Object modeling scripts
_ _ _

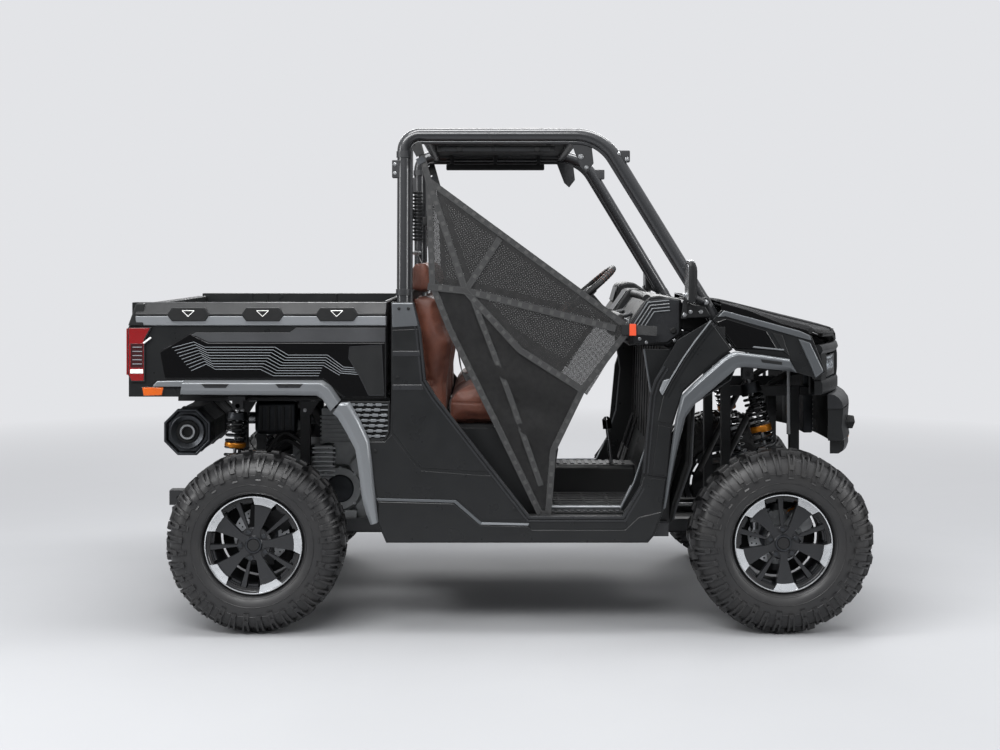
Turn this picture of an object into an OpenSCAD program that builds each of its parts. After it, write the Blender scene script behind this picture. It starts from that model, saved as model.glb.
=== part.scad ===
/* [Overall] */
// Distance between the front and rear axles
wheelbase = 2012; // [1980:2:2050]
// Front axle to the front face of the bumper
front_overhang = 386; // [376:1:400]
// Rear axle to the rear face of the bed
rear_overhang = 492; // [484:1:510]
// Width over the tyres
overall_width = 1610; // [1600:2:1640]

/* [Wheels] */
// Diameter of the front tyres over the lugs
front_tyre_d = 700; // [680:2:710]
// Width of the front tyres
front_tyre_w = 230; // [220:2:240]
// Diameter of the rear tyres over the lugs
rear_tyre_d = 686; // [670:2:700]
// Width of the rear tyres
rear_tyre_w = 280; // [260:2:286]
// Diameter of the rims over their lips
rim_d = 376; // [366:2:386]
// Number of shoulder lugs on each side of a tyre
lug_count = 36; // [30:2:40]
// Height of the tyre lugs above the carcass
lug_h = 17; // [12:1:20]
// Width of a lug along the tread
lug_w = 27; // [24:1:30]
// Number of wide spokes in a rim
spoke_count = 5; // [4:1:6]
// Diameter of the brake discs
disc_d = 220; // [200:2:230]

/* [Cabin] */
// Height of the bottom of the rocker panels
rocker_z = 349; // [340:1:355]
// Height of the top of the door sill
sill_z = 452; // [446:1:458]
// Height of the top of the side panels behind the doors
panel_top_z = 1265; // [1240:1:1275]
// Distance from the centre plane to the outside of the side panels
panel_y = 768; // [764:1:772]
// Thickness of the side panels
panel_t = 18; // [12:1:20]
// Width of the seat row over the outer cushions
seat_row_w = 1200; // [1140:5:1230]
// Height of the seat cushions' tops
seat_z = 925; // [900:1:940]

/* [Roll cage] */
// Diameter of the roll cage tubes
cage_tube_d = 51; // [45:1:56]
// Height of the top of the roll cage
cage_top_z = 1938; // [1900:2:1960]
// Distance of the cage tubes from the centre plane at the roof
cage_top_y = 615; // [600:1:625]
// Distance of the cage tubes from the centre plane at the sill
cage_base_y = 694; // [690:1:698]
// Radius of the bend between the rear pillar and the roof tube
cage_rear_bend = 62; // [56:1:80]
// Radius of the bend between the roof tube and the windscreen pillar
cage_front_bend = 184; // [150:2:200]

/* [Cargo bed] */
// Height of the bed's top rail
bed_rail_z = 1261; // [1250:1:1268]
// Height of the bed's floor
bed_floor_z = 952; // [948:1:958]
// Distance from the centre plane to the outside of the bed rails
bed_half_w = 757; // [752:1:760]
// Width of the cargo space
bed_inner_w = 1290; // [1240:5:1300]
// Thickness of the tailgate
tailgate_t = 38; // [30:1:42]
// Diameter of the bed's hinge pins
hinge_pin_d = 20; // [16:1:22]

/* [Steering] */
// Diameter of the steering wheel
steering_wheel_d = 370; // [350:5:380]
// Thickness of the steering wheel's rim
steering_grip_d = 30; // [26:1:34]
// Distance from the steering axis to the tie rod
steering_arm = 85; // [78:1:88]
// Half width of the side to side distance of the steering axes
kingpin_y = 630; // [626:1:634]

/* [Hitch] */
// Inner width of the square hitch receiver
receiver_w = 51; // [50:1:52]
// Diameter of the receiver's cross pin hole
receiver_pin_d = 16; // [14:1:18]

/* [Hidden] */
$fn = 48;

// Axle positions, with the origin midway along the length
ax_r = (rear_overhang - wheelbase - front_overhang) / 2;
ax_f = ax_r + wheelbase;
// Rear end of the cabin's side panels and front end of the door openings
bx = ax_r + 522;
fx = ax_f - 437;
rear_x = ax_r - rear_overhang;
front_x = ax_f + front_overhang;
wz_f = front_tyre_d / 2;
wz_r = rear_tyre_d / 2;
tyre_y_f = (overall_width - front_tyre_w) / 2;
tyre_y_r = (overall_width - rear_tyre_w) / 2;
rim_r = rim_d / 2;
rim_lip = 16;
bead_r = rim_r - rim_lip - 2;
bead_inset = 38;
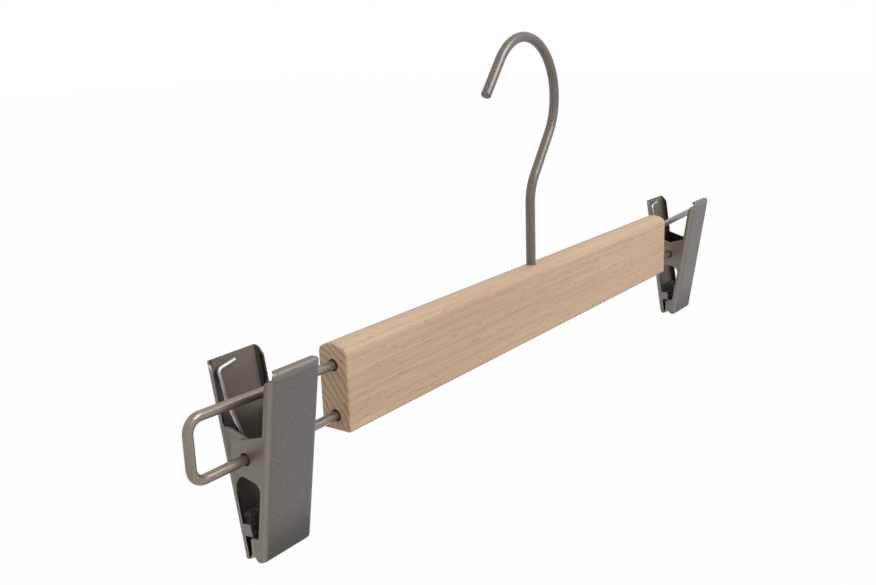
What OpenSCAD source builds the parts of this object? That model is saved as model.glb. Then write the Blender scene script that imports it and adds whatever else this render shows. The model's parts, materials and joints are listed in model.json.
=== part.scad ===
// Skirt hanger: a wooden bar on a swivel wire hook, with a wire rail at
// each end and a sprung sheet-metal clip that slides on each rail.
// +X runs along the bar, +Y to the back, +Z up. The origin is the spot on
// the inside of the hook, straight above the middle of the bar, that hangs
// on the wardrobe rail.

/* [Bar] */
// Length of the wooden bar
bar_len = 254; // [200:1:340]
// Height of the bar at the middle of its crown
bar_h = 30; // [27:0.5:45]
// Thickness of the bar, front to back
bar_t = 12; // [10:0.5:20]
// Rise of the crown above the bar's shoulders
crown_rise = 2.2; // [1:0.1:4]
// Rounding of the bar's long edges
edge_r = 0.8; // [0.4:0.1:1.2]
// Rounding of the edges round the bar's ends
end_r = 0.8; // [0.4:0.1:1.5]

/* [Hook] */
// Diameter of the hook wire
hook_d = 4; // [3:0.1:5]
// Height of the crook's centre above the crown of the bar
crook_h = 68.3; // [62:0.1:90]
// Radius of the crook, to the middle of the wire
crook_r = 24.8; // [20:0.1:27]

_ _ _

- **Exercise**
Stopping at the line containing "overall_width = 1610; // [1600:2:1640]", please repeat exactly every line from the very start of the entries, that line included, and nothing more.

- **The response**
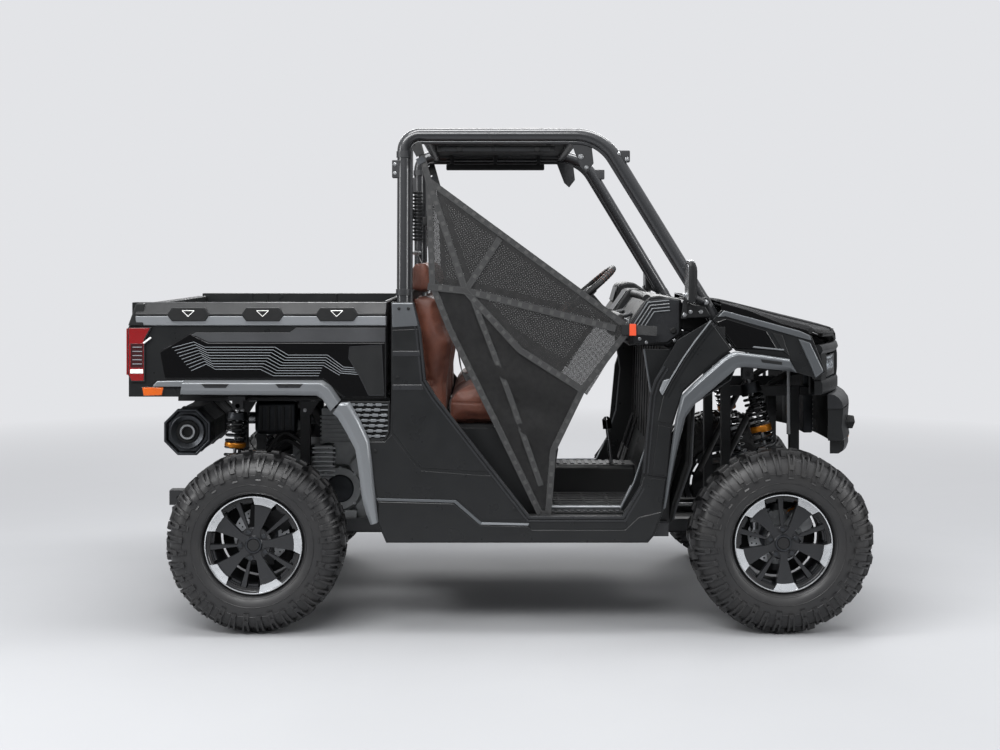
Turn this picture of an object into an OpenSCAD program that builds each of its parts. After it, write the Blender scene script behind this picture. It starts from that model, saved as model.glb.
=== part.scad ===
/* [Overall] */
// Distance between the front and rear axles
wheelbase = 2012; // [1980:2:2050]
// Front axle to the front face of the bumper
front_overhang = 386; // [376:1:400]
// Rear axle to the rear face of the bed
rear_overhang = 492; // [484:1:510]
// Width over the tyres
overall_width = 1610; // [1600:2:1640]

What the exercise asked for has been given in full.